• [Problem] Return the lines exactly as they stand, from the first of the material through the line containing "bpy.context.scene.collection.objects.link(obj)".
____ Provided data
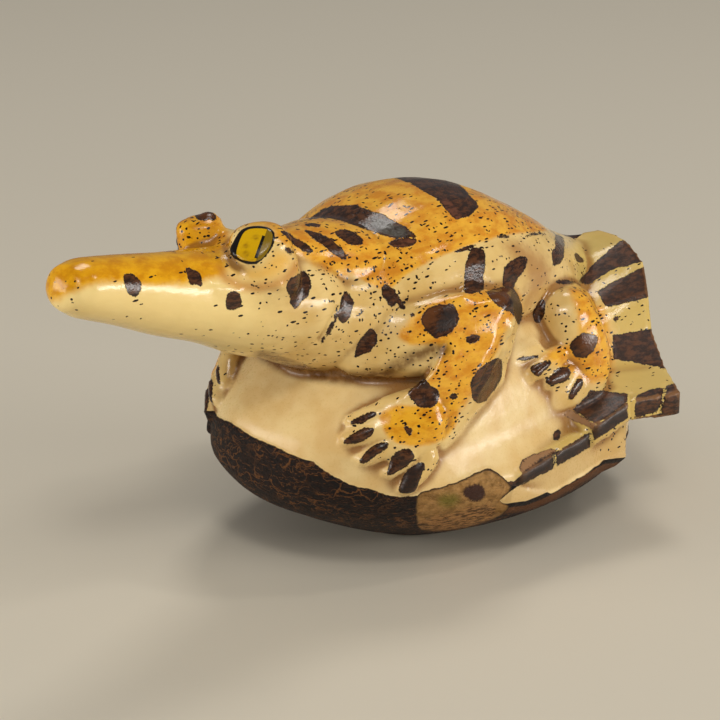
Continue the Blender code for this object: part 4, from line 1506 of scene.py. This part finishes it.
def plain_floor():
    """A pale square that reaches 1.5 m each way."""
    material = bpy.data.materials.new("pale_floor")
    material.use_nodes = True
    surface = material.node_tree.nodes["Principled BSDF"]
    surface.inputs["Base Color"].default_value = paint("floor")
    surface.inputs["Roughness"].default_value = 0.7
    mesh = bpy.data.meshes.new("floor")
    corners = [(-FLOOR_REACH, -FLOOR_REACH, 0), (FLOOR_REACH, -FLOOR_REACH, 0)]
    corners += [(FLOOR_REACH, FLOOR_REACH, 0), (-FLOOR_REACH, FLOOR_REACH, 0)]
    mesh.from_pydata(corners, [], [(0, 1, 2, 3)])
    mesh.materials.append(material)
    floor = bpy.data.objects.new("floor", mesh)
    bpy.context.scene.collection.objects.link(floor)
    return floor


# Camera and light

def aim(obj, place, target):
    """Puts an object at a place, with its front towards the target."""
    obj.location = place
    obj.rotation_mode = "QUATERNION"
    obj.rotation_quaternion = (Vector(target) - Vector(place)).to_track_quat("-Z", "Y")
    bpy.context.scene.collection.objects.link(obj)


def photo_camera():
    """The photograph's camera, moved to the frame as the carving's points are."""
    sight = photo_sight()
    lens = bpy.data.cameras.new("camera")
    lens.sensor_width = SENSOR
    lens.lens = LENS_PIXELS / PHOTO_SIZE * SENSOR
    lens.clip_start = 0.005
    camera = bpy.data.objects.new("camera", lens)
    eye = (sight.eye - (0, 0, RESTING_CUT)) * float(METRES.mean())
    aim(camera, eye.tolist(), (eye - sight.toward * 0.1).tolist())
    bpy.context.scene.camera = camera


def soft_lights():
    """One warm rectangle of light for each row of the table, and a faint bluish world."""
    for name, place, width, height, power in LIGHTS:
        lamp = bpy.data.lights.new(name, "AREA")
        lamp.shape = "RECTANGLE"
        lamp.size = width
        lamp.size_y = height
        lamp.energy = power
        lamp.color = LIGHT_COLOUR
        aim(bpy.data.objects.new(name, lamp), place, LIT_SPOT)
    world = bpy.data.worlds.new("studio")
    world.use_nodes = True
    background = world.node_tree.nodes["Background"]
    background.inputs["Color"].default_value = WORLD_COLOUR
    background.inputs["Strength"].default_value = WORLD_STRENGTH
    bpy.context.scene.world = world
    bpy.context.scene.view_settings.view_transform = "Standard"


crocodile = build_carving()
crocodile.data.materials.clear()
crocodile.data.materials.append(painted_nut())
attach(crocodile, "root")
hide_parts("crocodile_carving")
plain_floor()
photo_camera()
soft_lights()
________
• [The response]
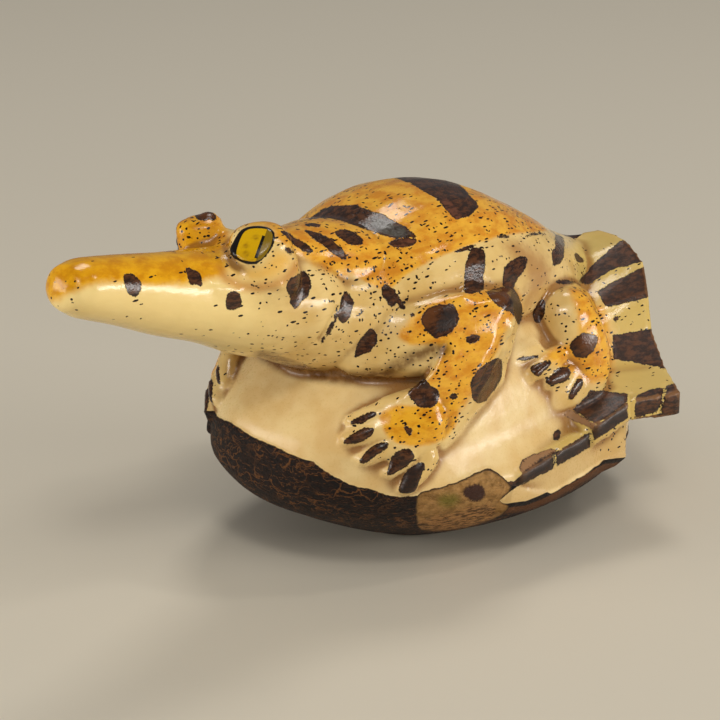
Continue the Blender code for this object: part 4, from line 1506 of scene.py. This part finishes it.
def plain_floor():
    """A pale square that reaches 1.5 m each way."""
    material = bpy.data.materials.new("pale_floor")
    material.use_nodes = True
    surface = material.node_tree.nodes["Principled BSDF"]
    surface.inputs["Base Color"].default_value = paint("floor")
    surface.inputs["Roughness"].default_value = 0.7
    mesh = bpy.data.meshes.new("floor")
    corners = [(-FLOOR_REACH, -FLOOR_REACH, 0), (FLOOR_REACH, -FLOOR_REACH, 0)]
    corners += [(FLOOR_REACH, FLOOR_REACH, 0), (-FLOOR_REACH, FLOOR_REACH, 0)]
    mesh.from_pydata(corners, [], [(0, 1, 2, 3)])
    mesh.materials.append(material)
    floor = bpy.data.objects.new("floor", mesh)
    bpy.context.scene.collection.objects.link(floor)
    return floor


# Camera and light

def aim(obj, place, target):
    """Puts an object at a place, with its front towards the target."""
    obj.location = place
    obj.rotation_mode = "QUATERNION"
    obj.rotation_quaternion = (Vector(target) - Vector(place)).to_track_quat("-Z", "Y")
    bpy.context.scene.collection.objects.link(obj)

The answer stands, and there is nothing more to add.